A pedestrian walks south on Eighth Street near Market in January when a squall interrupted a snow-less winter that no one saw coming.
A pedestrian walks south on Eighth Street near Market in January when a squall interrupted a snow-less winter that no one saw coming.Read moreMICHAEL BRYANT / Staff Photographer
  1. Notable numbers

  2. Snowiest winter: 78.7 inches, 2009-2010

  3. Most snowless winter: 0.0, 1972-73

  4. Last winter: 0.3 inches

  5. Longest wait for an inch of snow: 665 days (Feb. 20, 1972 to Dec. 15, 1973)

  6. Current wait: 643 days (and counting)

CBS3 meteorologist Kate Bilo says we’ll be shoveling 18 to 24 inches of snow this winter. Fox29′s Kathy Orr sees 18, with one half-footer thrown in. Cecily Tynan and Adam Joseph at 6ABC say we’ll have to settle for 9 to 12, with nothing but the small stuff.

As Philadelphia inches toward a snow-deprivation record that no one saw coming this time last year, the local TV meteorologists all have weighed in with their scientific reasoning and entertaining discussions to explain their estimates.

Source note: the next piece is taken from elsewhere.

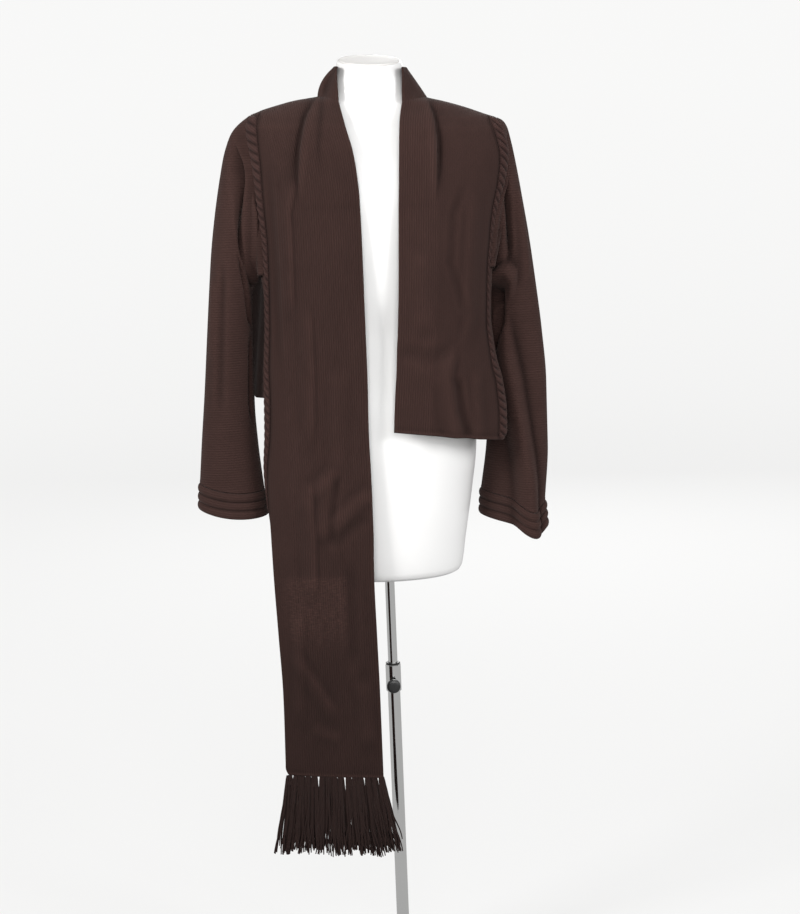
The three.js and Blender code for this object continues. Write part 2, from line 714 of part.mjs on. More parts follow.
function fringe() {
  const seam = SEAM + 0.5;
  const outline = [
    new THREE.Vector2(-rightEdges[0].outer, RIGHT.bottomOuter - seam),
    ...fringeReach.map((row) => new THREE.Vector2(row.from, row.height)),
    ...fringeReach.toReversed().map((row) => new THREE.Vector2(row.to, row.height)),
    new THREE.Vector2(-rightEdges[0].inner, RIGHT.bottomInner - seam),
  ];
  const geometry = new THREE.ExtrudeGeometry(new THREE.Shape(outline), {
    depth: FRINGE_THICK, bevelEnabled: false,
  });
  geometry.rotateX(Math.PI / 2);
  geometry.translate(0, FRINGE_FRONT + FRINGE_THICK, 0);
  return geometry;
}

// ---- The form and its stand ----
function formRing(row, columns, tilt) {
  return Array.from({ length: columns }, (_, c) => {
    const angle = (c / columns) * 2 * Math.PI;
    const across = Math.cos(angle);
    const ahead = -Math.sin(angle);
    const y = (ahead < 0 ? row.front : row.back) * ahead - row.shift;
    return leaned(row.half * across, y, row.height + tilt * y);
  }).reverse();
}

function formBody() {
  const heights = [702, 706, 716, 735, 770, 820, 880, 940, 985, 1040, 1090, 1140, 1200, 1260, 1310,
    1350, 1385, 1412, 1434, 1448, 1456, 1461, 1465, 1470, 1475, 1480, 1483.5, 1487, 1492, 1499, 1506,
    1516, 1532, 1549];
  const rings = heights.map((height) => {
    const row = { height };
    for (const name of ['half', 'front', 'back', 'shift']) {
      row[name] = read(formRings, 'height', height, name);
    }
    return formRing(row, 32, NECK_CAP.tilt * smooth(1500, 1549, height));
  });
  return stack(rings);
}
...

They happen to track well with those publicly released by major commercial services.

But among those guaranteed not to be wrong about this season’s snow total is NBC10′s Glenn Schwartz: For the first time in 24 years, he isn’t issuing a winter outlook. Also whiff-proof in the snow department are The Weather Channel and the government’s Climate Prediction Center: They are eschewing that precarious limb.

Mike Halpert, the Climate Center’s acting director, says that given the daunting limits of predictability, forecasting seasonal snowfall is skating on thin scientific ice. That said, he added that he understands why stations do it.

“It’s ratings, man,” he said.

» READ MORE: Feds’ updated winter forecast favors warmth here and in most of the nation, especially December

Philadelphia’s average snowfall is around 22 inches, but 135 years of data reveal a jumpiness in annual totals that is borderline hallucinatory. They don’t even track that well with temperature, something that snow expert Dave Robinson, the Rutgers University who is the New Jersey state climatologist, has observed.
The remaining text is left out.